■ SET EXERCISE ■
Reproduce the data in its entirety, exactly as supplied.

[MATERIAL SUPPLIED start]

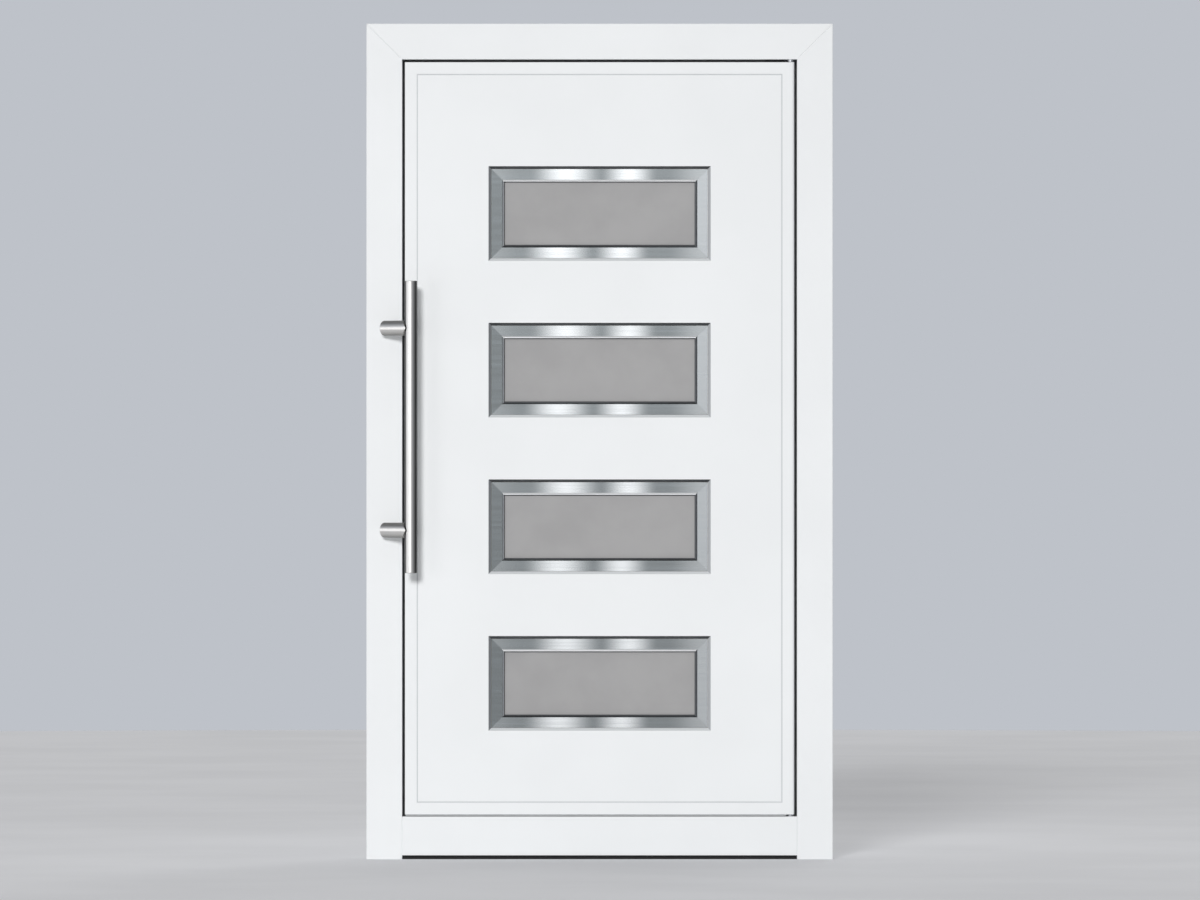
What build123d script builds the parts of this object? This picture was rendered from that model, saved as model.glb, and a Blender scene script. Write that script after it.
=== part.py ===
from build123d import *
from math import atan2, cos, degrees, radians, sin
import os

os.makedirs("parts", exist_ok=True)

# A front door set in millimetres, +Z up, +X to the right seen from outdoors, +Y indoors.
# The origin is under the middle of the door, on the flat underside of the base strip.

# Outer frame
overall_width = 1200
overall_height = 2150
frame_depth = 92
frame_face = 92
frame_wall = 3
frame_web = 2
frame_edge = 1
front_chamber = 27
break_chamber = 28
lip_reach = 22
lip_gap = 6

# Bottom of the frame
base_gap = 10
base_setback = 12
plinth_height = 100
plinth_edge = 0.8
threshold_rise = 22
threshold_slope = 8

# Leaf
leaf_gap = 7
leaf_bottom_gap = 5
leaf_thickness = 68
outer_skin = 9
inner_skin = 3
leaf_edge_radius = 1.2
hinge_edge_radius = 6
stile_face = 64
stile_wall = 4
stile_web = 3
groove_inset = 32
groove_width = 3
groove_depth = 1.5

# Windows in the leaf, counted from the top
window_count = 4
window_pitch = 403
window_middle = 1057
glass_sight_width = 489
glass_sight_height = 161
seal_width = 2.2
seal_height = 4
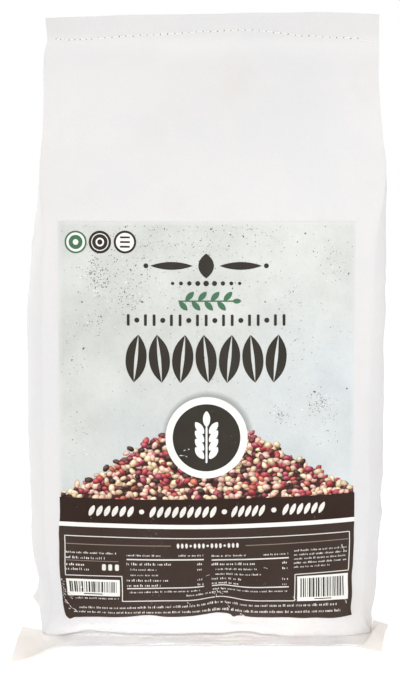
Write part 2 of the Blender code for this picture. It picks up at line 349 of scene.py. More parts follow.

[MATERIAL SUPPLIED end]

■ COMPLETE ANSWER ■
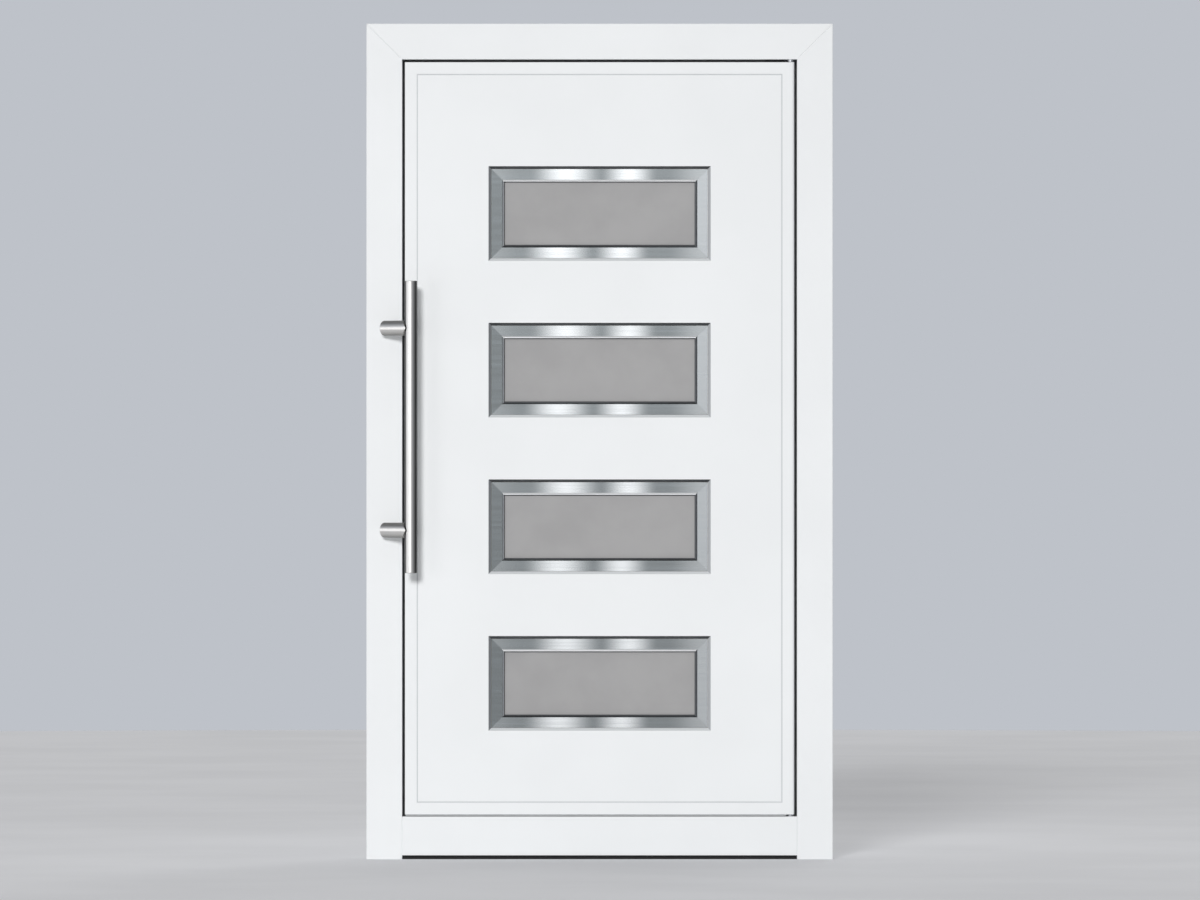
What build123d script builds the parts of this object? This picture was rendered from that model, saved as model.glb, and a Blender scene script. Write that script after it.
=== part.py ===
from build123d import *
from math import atan2, cos, degrees, radians, sin
import os

os.makedirs("parts", exist_ok=True)

# A front door set in millimetres, +Z up, +X to the right seen from outdoors, +Y indoors.
# The origin is under the middle of the door, on the flat underside of the base strip.

# Outer frame
overall_width = 1200
overall_height = 2150
frame_depth = 92
frame_face = 92
frame_wall = 3
frame_web = 2
frame_edge = 1
front_chamber = 27
break_chamber = 28
lip_reach = 22
lip_gap = 6

# Bottom of the frame
base_gap = 10
base_setback = 12
plinth_height = 100
plinth_edge = 0.8
threshold_rise = 22
threshold_slope = 8

# Leaf
leaf_gap = 7
leaf_bottom_gap = 5
leaf_thickness = 68
outer_skin = 9
inner_skin = 3
leaf_edge_radius = 1.2
hinge_edge_radius = 6
stile_face = 64
stile_wall = 4
stile_web = 3
groove_inset = 32
groove_width = 3
groove_depth = 1.5

# Windows in the leaf, counted from the top
window_count = 4
window_pitch = 403
window_middle = 1057
glass_sight_width = 489
glass_sight_height = 161
seal_width = 2.2
seal_height = 4
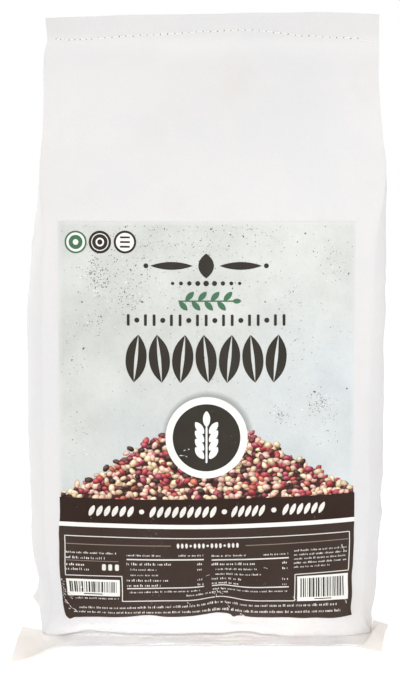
Write part 2 of the Blender code for this picture. It picks up at line 349 of scene.py. More parts follow.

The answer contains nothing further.